Is there a style of wine that you think appeals to critics that might not represent your favorite style? How do you deal with it?
Well, first of all, there are many critics around, all with their own palate and their own vision of their mission. Of course, with time their taste evolves, their palate loses discernment, their relations expand, their business flourishes, etc. I therefore think that to be reliable, we must refer to more than one or two critics. We have to take the most serious from various countries altogether, and take into consideration the global average of their scores ... and of course, we must rejuvenate the panel year after year. In proceeding like that, I then, most of the time, find myself in agreement with this average score ... and therefore don't need to adapt myself!
What do you drink when you are not drinking your own wine?
When drinking my neighbors' wines, I find that Bordeaux has made tremendous progresses to maintain its status of leading wine region in the world and indeed succeeded brilliantly!
Do you collect wine? If so, what's in your cellar?
I collect wines, indeed. Most of my collection is French ... partly for personal taste and also, like other European wine producing countries, we have an extremely limited supply of foreign wines.

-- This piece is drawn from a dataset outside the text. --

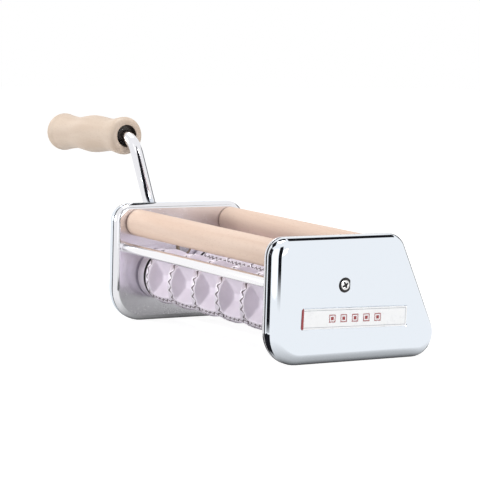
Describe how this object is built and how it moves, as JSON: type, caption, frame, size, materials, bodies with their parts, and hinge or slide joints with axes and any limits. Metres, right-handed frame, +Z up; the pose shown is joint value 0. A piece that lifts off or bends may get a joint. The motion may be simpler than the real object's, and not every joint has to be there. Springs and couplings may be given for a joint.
{
  "type": "ravioli maker",
  "caption": "Hand cranked ravioli maker: pocketed mould rollers and wooden feed rollers between chromed end covers, with a removable crank and wooden grip.",
  "frame": {"origin": "on the table, midway between the two side plates and midway along the straight base of their outline", "axes": "+X along the rollers towards the gear end, away from the crank; +Y from the open front to the slanted rear; +Z up"},
  "size_m": [0.4078, 0.1687, 0.1691],
  "materials": {
    "side_plate_chrome": "drawn steel with bright chrome plating",
    "cover_chrome": "drawn steel with bright chrome plating",
    "rod_chrome": "turned steel rod with chrome plating",
    "crank_chrome": "bent steel rod with chrome plating",
    "screw_steel": "nickel-plated steel",
    "zinc_steel": "zinc-plated steel",
    "shaft_steel": "turned bright steel",
    "gear_steel": "hobbed steel, greased",
    "sleeve_steel": "steel tube",
    "coupling_steel": "folded bright sheet steel",
    "bush_brass": "turned bronze",
    "mould_metal": "cast aluminium alloy, satin anodised",
    "roller_wood": "turned beech, sanded and bare",
    "grip_wood": "turned beech, clear matt lacquer",
    "label_white": "plain white plate"
  },
  "bodies": {
    "frame": {"coupling_plate": "coupling_steel", "coupling_rivet_lower_crank_end": "zinc_steel", "coupling_rivet_lower_gear_end": "zinc_steel", "coupling_rivet_upper_crank_end": "zinc_steel", "coupling_rivet_upper_gear_end": "zinc_steel", "cover_crank_end": "cover_chrome", "cover_gear_end": "cover_chrome", "cover_post_gear_end": "zinc_steel", "cover_post_lower": "zinc_steel", "cover_post_upper": "zinc_steel", "cover_screw_gear_end": "screw_steel", "cover_screw_lower": "screw_steel", "cover_screw_upper": "screw_steel", "label_plate": "label_white", "pinion_bush": "bush_brass", "roller_bush_front_crank_end": "bush_brass", "roller_bush_front_gear_end": "bush_brass", "roller_bush_rear_crank_end": "bush_brass", "roller_bush_rear_gear_end": "bush_brass", "side_plate_crank_end": "side_plate_chrome", "side_plate_gear_end": "side_plate_chrome", "socket_bush": "bush_brass", "tie_rod_front": "rod_chrome", "tie_rod_nut_front_crank_end": "zinc_steel", "tie_rod_nut_front_gear_end": "zinc_steel", "tie_rod_nut_rear_crank_end": "zinc_steel", "tie_rod_nut_rear_gear_end": "zinc_steel", "tie_rod_rear": "rod_chrome", "wood_roller_pin_front_crank_end": "shaft_steel", "wood_roller_pin_front_gear_end": "shaft_steel", "wood_roller_pin_rear_crank_end": "shaft_steel", "wood_roller_pin_rear_gear_end": "shaft_steel"},
    "front_mould": {"drive_gear": "gear_steel", "mould_roller_front": "mould_metal", "roller_shaft_front": "shaft_steel", "shaft_ring_front_crank_end": "shaft_steel", "shaft_ring_front_gear_end": "gear_steel", "timing_gear_front": "gear_steel"},
    "rear_mould": {"mould_roller_rear": "mould_metal", "roller_shaft_rear": "shaft_steel", "shaft_ring_rear_crank_end": "shaft_steel", "shaft_ring_rear_gear_end": "gear_steel", "shaft_spacer_rear": "shaft_steel", "timing_gear_rear": "gear_steel"},
    "pinion": {"pinion_shaft": "shaft_steel", "pinion_gear": "gear_steel"},
    "crank": {"crank_rod": "crank_chrome", "crank_pin": "shaft_steel", "grip_ring": "shaft_steel"},
    "grip": {"grip": "grip_wood", "grip_sleeve": "sleeve_steel"},
    "front_wood": {"wood_roller_front": "roller_wood"},
    "rear_wood": {"wood_roller_rear": "roller_wood"}
  },
  "joints": [
    {"name": "front_mould_spin", "type": "hinge", "parent": "frame", "child": "front_mould", "pos_m": [0, -0.04425, 0.0403], "axis": [1, 0, 0], "continuous": true},
    {"name": "rear_mould_spin", "type": "hinge", "parent": "frame", "child": "rear_mould", "pos_m": [0, 0.00525, 0.0403], "axis": [1, 0, 0], "continuous": true},
    {"name": "pinion_spin", "type": "hinge", "parent": "frame", "child": "pinion", "pos_m": [-0.118, -0.0195, 0.06213], "axis": [1, 0, 0], "continuous": true},
    {"name": "crank_pull", "type": "slide", "parent": "pinion", "child": "crank", "axis": [-1, 0, 0], "range_m": [0, 0.022]},
    {"name": "grip_spin", "type": "hinge", "parent": "crank", "child": "grip", "pos_m": [-0.1485, -0.04993, 0.1536], "axis": [-0.9983, 0.0182, -0.0546], "continuous": true},
    {"name": "front_wood_spin", "type": "hinge", "parent": "frame", "child": "front_wood", "pos_m": [0, -0.0672, 0.0844], "axis": [1, 0, 0], "continuous": true},
    {"name": "rear_wood_spin", "type": "hinge", "parent": "frame", "child": "rear_wood", "pos_m": [0, 0.0258, 0.0844], "axis": [1, 0, 0], "continuous": true}
  ],
  "couplings": [
    {"joint": "rear_mould_spin", "follows": "front_mould_spin", "ratio": -1},
    {"joint": "pinion_spin", "follows": "front_mould_spin", "ratio": -3}
  ]
}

I just had yesterday evening a 1997 Chaillées de l'Enfer - Condrieu - Domaine Georges Vernay: pure liquid gold !
What do you see as some of the biggest challenges facing the wine industry today?
We have many challenges:
- The neo-prohibitionists movements around the globe.
- The scientific research in both viticulture and oenology!
- The $/Euro exchange rate!
But we also have many opportunities, including the pleasure to visit you soon!